Certain aspects of this new forensic practice have also extended to more established organisations, such as The New York Times (with which both Bellingcat and FA collaborate) and the BBC, and even think tanks close to the conventional intelligence community, such as the Atlantic Council. Beyond a certain common aesthetic (clean, refined, surgical), the aim is that open-source practices, both literally in terms of technology and in terms of transparency, can offer a counterweight to the growing ubiquity of disinformation.
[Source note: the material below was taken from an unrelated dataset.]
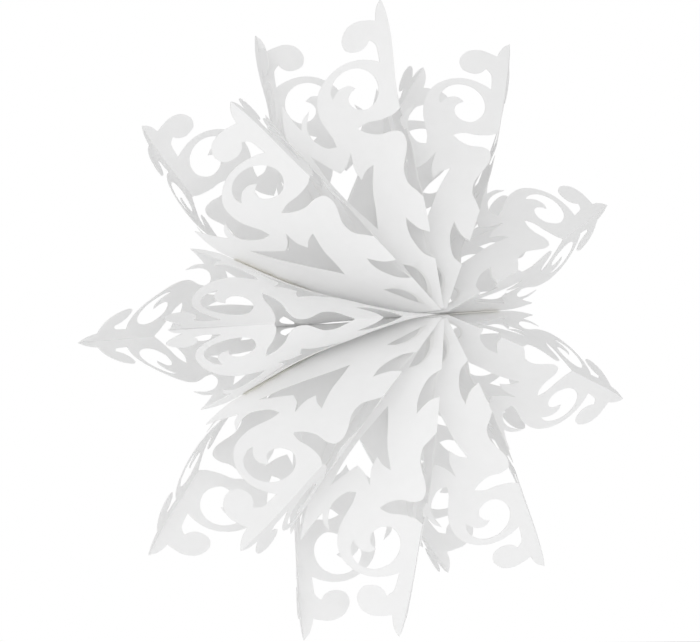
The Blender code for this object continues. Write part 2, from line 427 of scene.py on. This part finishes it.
# Distance of a fold from the star's middle plane. The card doesn't stretch, so it follows from
# the creases' spacing where they are glued, and runs smoothly to the tip past the glue.
def foldReach(radius, opening, tipHalfWidth):
    width, glueEnd, tip = star["panelWidth"], star["glueRadius"], star["tipRadius"]

    def glued(at):
        return math.sqrt(width ** 2 - (2 * at * math.sin(opening / 2)) ** 2)

    if radius <= glueEnd:
        return glued(radius)
    tipRetreat = tip * (1 - math.cos(opening))
    tipReach = math.sqrt(width ** 2 - tipHalfWidth ** 2 - tipRetreat ** 2)
    slope = -4 * glueEnd * math.sin(opening / 2) ** 2 / glued(glueEnd)
    span = tip - glueEnd
    t = (radius - glueEnd) / span
    return ((2 * t ** 3 - 3 * t ** 2 + 1) * glued(glueEnd)
            + (t ** 3 - 2 * t ** 2 + t) * span * slope
            + (3 * t ** 2 - 2 * t ** 3) * tipReach + (t ** 3 - t ** 2) * span * star["tipFlare"])


# Sideways distance from a bag's middle to its crease.
def creaseOffset(radius, opening, reach):
    if radius <= star["glueRadius"]:
        return radius * math.sin(opening)
    retreat = radius * (1 - math.cos(opening))
    return math.sqrt(star["panelWidth"] ** 2 - reach ** 2 - retreat ** 2)


# How far the card stands off its flat panels, as handled card does. It is nothing at folds and
# creases, and the card springs out most beside the folds of the glued part.
handling = {"bow": 0.0009, "spring": 0.0035, "springSkew": 0.7, "springRise": 4.0,
            "springFall": 5.0, "ripple": 0.0007, "rippleSize": 0.045, "rippleAcross": 1.9,
            "seed": 3.7}


def cardBow(number, across, radius):
    share = radius / star["tipRadius"]
    hold = math.sin(math.pi * (1 - abs(across % 2 - 1)) ** handling["springSkew"])
    spring = handling["spring"] * min(handling["springRise"] * share, 1.0,
                                      handling["springFall"] * (1 - share) ** 2)
    spot = Vector((across * handling["rippleAcross"], radius / handling["rippleSize"],
                   number * handling["seed"]))
    return hold * (spring + share * (handling["bow"] + handling["ripple"] * noise.noise(spot)))


# How far a panel has turned in about its fold, in radians, given what it reaches at the tip.
def curlAngle(tipDegrees, radius):
    free = max(0.0, (radius - star["curlStart"]) / (star["tipRadius"] - star["curlStart"]))
    return math.radians(tipDegrees) * free ** 2 * (3 - 2 * free)


# A point of a bag's wall. Across runs 0 to 4 round the tube: front fold, clockwise crease, back
# fold, other crease, front fold. Inward runs 0 to 1 through the card.
def bagPoint(number, across, radius, inward):
    opening = (halfAngle(number, 1) + halfAngle(number, -1)) / 2
    reach = foldReach(radius, opening, star["tipHalfWidths"][(number - 1) % star["bags"]])
    setback = star["seamGap"] / math.cos(opening)
    crease = creaseOffset(radius, opening, reach)
    inscribed = (crease - setback) * reach / math.hypot(crease - setback, reach)
    shrink = 1 - star["thickness"] * inward / inscribed

    side = 1 if across < 2 else -1
    own = halfAngle(number, side)
    sideways = crease * math.sin(own) / math.sin(opening) - setback
    toCrease = 1 - abs(across % 2 - 1)
    front = 1 if across < 1 or across > 3 else -1
    bow = cardBow(number, across, radius)
    share = radius / star["tipRadius"]
    reach += star["foldBulge"] * 4 * share ** 2 * (1 - share ** 2)
    slant = math.hypot(sideways, reach)
    along = radius * (1 - toCrease * (1 - math.cos(own)))
    outwards = toCrease * sideways * shrink + bow * reach / slant
    depth = (1 - toCrease) * reach * shrink + bow * sideways / slant

    place = (number - 1) % star["bags"]
    curl = curlAngle(star["tipCurl"][place][front < 0], radius)
    if curl and toCrease < star["curlWidth"]:
        turn = Matrix.Rotation(-curl, 2)
        outwards, depth = turn @ Vector((outwards, depth - reach)) + Vector((0, reach))
    lean = Vector(star["frontLean" if front > 0 else "backLean"][place])
    lean *= star["leanUnit"] * (1 - toCrease) * share ** 2

    angle = bagAngle(number)
    tangent = side * outwards
    return Vector((along * math.cos(angle) + tangent * math.sin(angle) + lean.x, -front * depth,
                   along * math.sin(angle) - tangent * math.cos(angle) + lean.y))


# Links a finished mesh as a piece that rides on its bag.
def addPiece(name, form, number, node, materials):
    mesh = bpy.data.meshes.new(name)
    form.to_mesh(mesh)
    form.free()
    for material in materials:
        mesh.materials.append(material)
    mesh.shade_smooth()
    mesh.set_sharp_from_angle(angle=math.radians(star["sharpAngle"]))
    piece = bpy.data.objects.new(name, mesh)
    bpy.context.collection.objects.link(piece)
    angle = bagAngle(number)
    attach(piece, f"bag_{number}")
    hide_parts(node)
    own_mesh(piece)
    return piece


# Wraps the flat sheet round into a bag and closes it at the front fold.
def foldBag(number, sheet, materials):
    bag = sheet.copy()
    width = star["panelWidth"]
    flatMap = bag.loops.layers.uv.new("sheet")
    for face in bag.faces:
        inwards = {round(vertex.co.z) for vertex in face.verts}
        face.material_index = 1 if len(inwards) == 2 else 0
        for loop in face.loops:
            loop[flatMap].uv = loop.vert.co.xy
    ends = [face for face in bag.faces if face.material_index == 1
            and all(vertex.co.x < 1e-6 or vertex.co.x > 4 * width - 1e-6 for vertex in face.verts)]
    bmesh.ops.delete(bag, geom=ends, context="FACES_ONLY")
    for vertex in bag.verts:
        vertex.co = bagPoint(number, vertex.co.x / width, vertex.co.y, vertex.co.z)
    bmesh.ops.remove_doubles(bag, verts=bag.verts, dist=star["mergeGap"])
    return addPiece(f"foldedBag{number}", bag, number, f"paper_bag_{number}",
                    materials)


# The glue lines and the closing tape, between the creases of two bags
joins = {
    "glueWidth": 0.006,
    "tapeWidth": 0.010,
    "inset": 0.006,             # bare crease left at each end
    "thickness": 0.0002,
    "waviness": 0.0012,
    "segments": 48,
    "carriers": ((6, 7), (7, 8), (8, 9), (9, 1)),   # these seams ride on their second bag
}


def layStrip(name, number, carrier, node, width, waviness, material):
    angle = bagAngle(number) - halfAngle(number, 1)
    start = star["hubRadius"] + joins["inset"]
    length = star["glueRadius"] - joins["inset"] - start
    strip = bmesh.new()
    bmesh.ops.create_grid(strip, x_segments=joins["segments"], y_segments=4, size=0.5)
    bmesh.ops.solidify(strip, geom=strip.faces[:], thickness=joins["thickness"])
    middle = sum(vertex.co.z for vertex in strip.verts) / len(strip.verts)
    for vertex in strip.verts:
        x, y, z = vertex.co
        ragged = waviness * noise.noise(Vector((x * 14, math.copysign(3, y), number)))
        radius = start + (x + 0.5) * length
        tangent = z - middle
        vertex.co = Vector((radius * math.cos(angle) + tangent * math.sin(angle),
                            y * (width + 2 * ragged),
                            radius * math.sin(angle) - tangent * math.cos(angle)))
    return addPiece(name, strip, carrier, node, [material])


# Makes the pieces
whiteCard = makePaper("whiteCard", paper)
rawEdgePaintedShadow = makeCutEdgeWithPaintedShadow("rawEdgePaintedShadow", cutEdgeAndPaintedShadow)
glueFinish = makeGlue("driedGlue", driedGlue)
tapeFinish = makeTape("tapeTissue", tapeLook)
flatSheet = layOutSheet()
print("sheet cut:", len(flatSheet.faces), "faces")

for number in range(1, star["bags"] + 1):
    foldBag(number, flatSheet, [whiteCard, rawEdgePaintedShadow])
flatSheet.free()
print("bags folded")

carriers = dict(joins["carriers"])
for number in range(1, star["bags"] + 1):
    following = number % star["bags"] + 1
    if number == star["tapedSeam"]:
        layStrip("closingTape", number, number, "closing_tape",
                 joins["tapeWidth"], 0.0, tapeFinish)
    else:
        layStrip(f"glueLine{number}{following}", number, carriers.get(number, number),
                 f"glue_line_{number}_{following}", joins["glueWidth"],
                 joins["waviness"], glueFinish)
print("glue lines and closing tape laid")

# The studio: a pale round floor, soft light from all round and a large lamp near the camera.
studio = {
    "floorDrop": 0.10,          # floor below the star's lowest tip
    "floorSize": 2.0,
    "floorSegments": 96,
    "floorShade": (0.93, 0.93, 0.93, 1.0),
    "floorGlow": 0.16,
    "skyStrength": 0.67,
    "backdropStrength": 1.0,    # what the camera sees behind the star
    "bounces": 16,              # light goes on bouncing between white walls
    "lamps": (
        # name, place, size, power
        ("keyLamp", (-1.7, -1.1, 0.7), 1.6, 3.0),
        ("frontLamp", (-1.9, -2.1, 0.1), 1.8, 13.0),
    ),
    "cameraAzimuth": -42.41,    # degrees, from the star's front towards its right
    "cameraHeight": -2.484,
    "cameraRoll": -2.05,
    "cameraPlace": (-1.0875, -1.1716, -0.0697),
    "lens": 127.8,
    "sensor": 36.0,
}


def layFloor():
    low = cadBox[0].z - studio["floorDrop"]
    form = bmesh.new()
    bmesh.ops.create_circle(form, cap_ends=True, segments=studio["floorSegments"],
                            radius=studio["floorSize"] / 2)
    bmesh.ops.translate(form, verts=form.verts, vec=(0, 0, low))
    mesh = bpy.data.meshes.new("studioFloor")
    form.to_mesh(mesh)
    form.free()
    finish = Finish("paleFloor")
    place = finish.node("TexCoord", output=3)
    haze = finish.node("TexNoise", Vector=place, Scale=2.0, Detail=2.0)
    mesh.materials.append(finish.surface(BaseColor=studio["floorShade"],
                                         Roughness=0.8 + 0.1 * haze,
                                         EmissionColor=(1.0, 1.0, 1.0, 1.0),
                                         EmissionStrength=studio["floorGlow"]))
    floor = bpy.data.objects.new("studioFloor", mesh)
    bpy.context.collection.objects.link(floor)


def hangLamps():
    for name, place, size, power in studio["lamps"]:
        light = bpy.data.lights.new(name, "AREA")
        light.shape = "DISK"
        light.size = size
        light.energy = power
        lamp = bpy.data.objects.new(name, light)
        lamp.location = place
        lamp.rotation_euler = (-Vector(place)).to_track_quat("-Z", "Y").to_euler()
        bpy.context.collection.objects.link(lamp)
    sky = bpy.data.worlds.new("softBox")
    sky.use_nodes = True
    tree = sky.node_tree
    tree.nodes["Background"].inputs["Color"].default_value = (1.0, 1.0, 1.0, 1.0)
    seen = Wire(tree, tree.nodes.new("ShaderNodeLightPath").outputs["Is Camera Ray"])
    strength = studio["skyStrength"] + (studio["backdropStrength"] - studio["skyStrength"]) * seen
    tree.links.new(strength.socket, tree.nodes["Background"].inputs["Strength"])
    scene = bpy.context.scene
    scene.world = sky
    scene.view_settings.view_transform = "Standard"
    scene.cycles.max_bounces = studio["bounces"]
    scene.cycles.diffuse_bounces = studio["bounces"]


def placeCamera():
    azimuth = math.radians(studio["cameraAzimuth"])
    height = math.radians(studio["cameraHeight"])
    back = Vector((math.sin(azimuth) * math.cos(height), -math.cos(azimuth) * math.cos(height),
                   math.sin(height)))
    data = bpy.data.cameras.new("camera")
    data.lens = studio["lens"]
    data.sensor_width = studio["sensor"]
    camera = bpy.data.objects.new("camera", data)
    level = (-back).to_track_quat("-Z", "Y").to_matrix()
    roll = Matrix.Rotation(math.radians(studio["cameraRoll"]), 3, "Z")
    camera.matrix_world = (level @ roll).to_4x4()
    camera.location = studio["cameraPlace"]
    bpy.context.collection.objects.link(camera)
    bpy.context.scene.camera = camera


layFloor()
hangLamps()
placeCamera()
print("studio set")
The rigour and verifiability contrast with the insubstantiality and confusion of the reigning dynamics of information consumption, and the transparency of methods and data give added authority to conclusions.
At the same time, cultural institutions are opening up their spaces and networks to these types of discipline, giving shape to a new culture that is committed to operative thinking. Through their accessibility and the fundamental civil role they carry out in communities, they reinforce the verifiability of the discourse, legitimising the methods, exploring from shared reference points the meaning of the stories that are presented and strengthening a collective rethinking of the framework of justice and legality.
The knowledge that emerges in cultural, activist, legal and academic frameworks must have, as one of its objectives, that of being incompatible with the logic of the attention economy. This allows us not only to go deeper into the details of a specific case, but to carry out theoretical work to reveal abstractions that strengthen the analytical capacity of the entire population. Recovering face-to-face forums and adding them to the digital ones will allow us to build the foundations for a movement that can face up to a machinery that is working to suffocate critical thinking.